GIVEN REQUEST: Comb the records below for the string "that" and copy each line where it turns up.

[RECORDS SHOWN start]

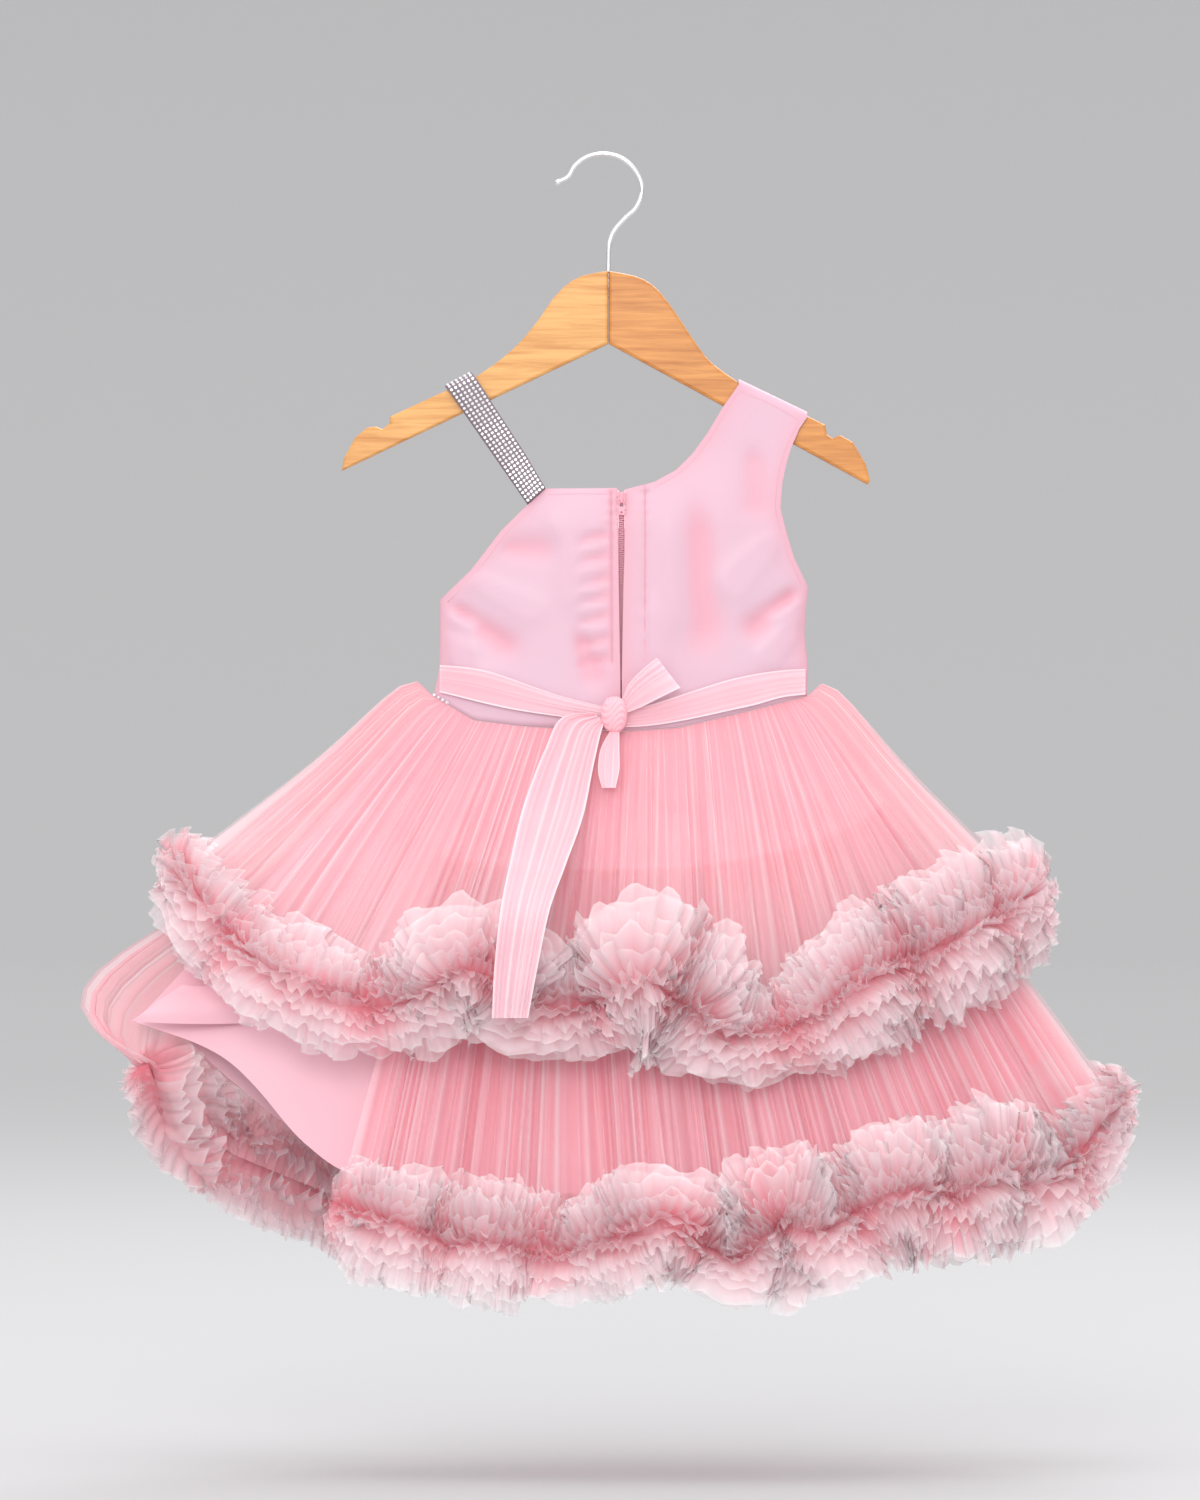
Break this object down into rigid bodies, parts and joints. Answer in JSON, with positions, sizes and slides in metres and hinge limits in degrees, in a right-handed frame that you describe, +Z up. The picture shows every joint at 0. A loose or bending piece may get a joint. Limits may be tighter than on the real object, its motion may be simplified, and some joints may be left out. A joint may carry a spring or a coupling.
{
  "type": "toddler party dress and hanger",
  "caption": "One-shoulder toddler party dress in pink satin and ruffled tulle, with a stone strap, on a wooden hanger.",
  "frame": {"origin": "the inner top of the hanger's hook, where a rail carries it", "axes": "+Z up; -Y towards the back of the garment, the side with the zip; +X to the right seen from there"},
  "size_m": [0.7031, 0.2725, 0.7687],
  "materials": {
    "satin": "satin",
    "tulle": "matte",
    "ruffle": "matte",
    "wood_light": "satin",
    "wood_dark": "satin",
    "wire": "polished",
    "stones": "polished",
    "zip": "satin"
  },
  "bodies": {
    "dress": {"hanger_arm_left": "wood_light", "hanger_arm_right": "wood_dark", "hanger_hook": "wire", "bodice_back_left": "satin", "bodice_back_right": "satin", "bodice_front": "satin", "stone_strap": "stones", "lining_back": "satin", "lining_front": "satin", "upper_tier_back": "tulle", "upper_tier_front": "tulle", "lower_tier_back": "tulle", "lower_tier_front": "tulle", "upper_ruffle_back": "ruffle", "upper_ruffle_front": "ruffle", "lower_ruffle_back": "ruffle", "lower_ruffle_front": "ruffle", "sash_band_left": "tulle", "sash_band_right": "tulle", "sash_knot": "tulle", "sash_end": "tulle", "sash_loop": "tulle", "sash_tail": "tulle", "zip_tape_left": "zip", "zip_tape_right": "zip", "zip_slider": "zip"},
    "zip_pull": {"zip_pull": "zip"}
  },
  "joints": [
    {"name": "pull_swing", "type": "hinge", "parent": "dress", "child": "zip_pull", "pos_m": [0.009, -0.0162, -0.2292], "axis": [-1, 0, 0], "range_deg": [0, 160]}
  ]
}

[RECORDS SHOWN end]
[RECORDS SHOWN start]

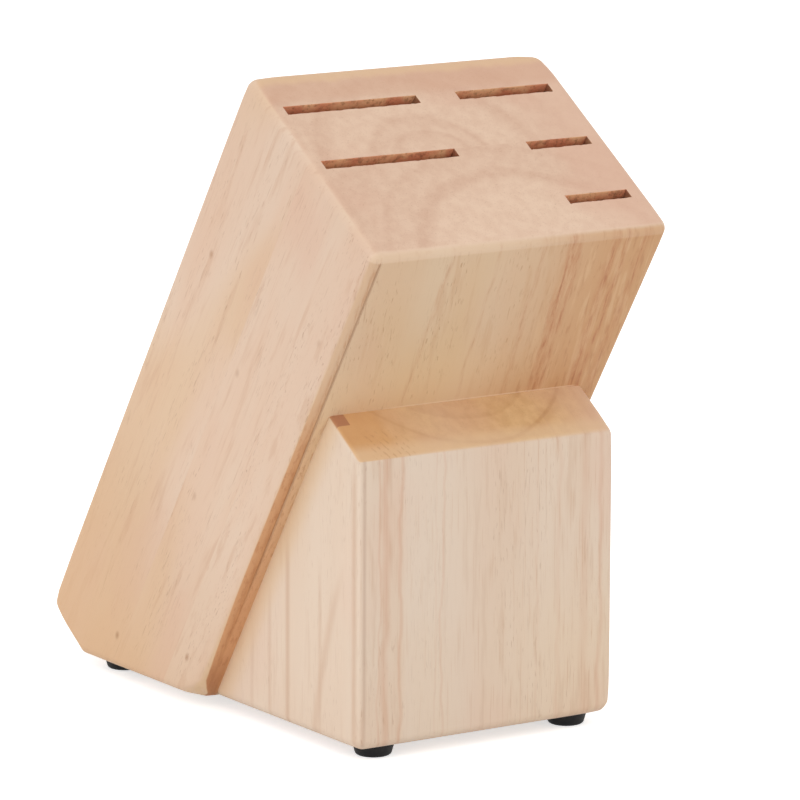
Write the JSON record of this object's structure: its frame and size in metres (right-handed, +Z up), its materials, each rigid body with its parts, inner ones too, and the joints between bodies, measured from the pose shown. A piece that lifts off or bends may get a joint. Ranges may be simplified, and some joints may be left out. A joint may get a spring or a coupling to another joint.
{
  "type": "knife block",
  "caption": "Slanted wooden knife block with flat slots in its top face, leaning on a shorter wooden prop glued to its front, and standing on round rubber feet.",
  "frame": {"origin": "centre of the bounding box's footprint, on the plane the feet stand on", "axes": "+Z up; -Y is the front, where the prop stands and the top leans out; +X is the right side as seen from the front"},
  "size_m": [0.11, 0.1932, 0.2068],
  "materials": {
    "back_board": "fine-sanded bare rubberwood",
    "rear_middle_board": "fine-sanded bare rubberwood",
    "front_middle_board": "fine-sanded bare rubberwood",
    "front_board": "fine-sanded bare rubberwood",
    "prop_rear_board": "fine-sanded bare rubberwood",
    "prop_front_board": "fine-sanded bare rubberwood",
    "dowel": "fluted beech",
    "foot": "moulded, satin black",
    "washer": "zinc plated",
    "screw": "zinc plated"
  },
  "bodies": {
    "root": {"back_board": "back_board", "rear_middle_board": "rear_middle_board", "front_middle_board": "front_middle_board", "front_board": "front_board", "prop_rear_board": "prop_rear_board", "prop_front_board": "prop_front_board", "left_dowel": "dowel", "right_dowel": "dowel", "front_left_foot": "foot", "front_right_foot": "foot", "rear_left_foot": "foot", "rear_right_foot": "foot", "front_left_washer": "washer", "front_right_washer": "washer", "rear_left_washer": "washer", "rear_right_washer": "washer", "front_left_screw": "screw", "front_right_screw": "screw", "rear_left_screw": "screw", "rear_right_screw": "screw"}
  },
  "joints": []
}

[RECORDS SHOWN end]

FULL RESPONSE:
Break this object down into rigid bodies, parts and joints. Answer in JSON, with positions, sizes and slides in metres and hinge limits in degrees, in a right-handed frame that you describe, +Z up. The picture shows every joint at 0. A loose or bending piece may get a joint. Limits may be tighter than on the real object, its motion may be simplified, and some joints may be left out. A joint may carry a spring or a coupling.
Write the JSON record of this object's structure: its frame and size in metres (right-handed, +Z up), its materials, each rigid body with its parts, inner ones too, and the joints between bodies, measured from the pose shown. A piece that lifts off or bends may get a joint. Ranges may be simplified, and some joints may be left out. A joint may get a spring or a coupling to another joint.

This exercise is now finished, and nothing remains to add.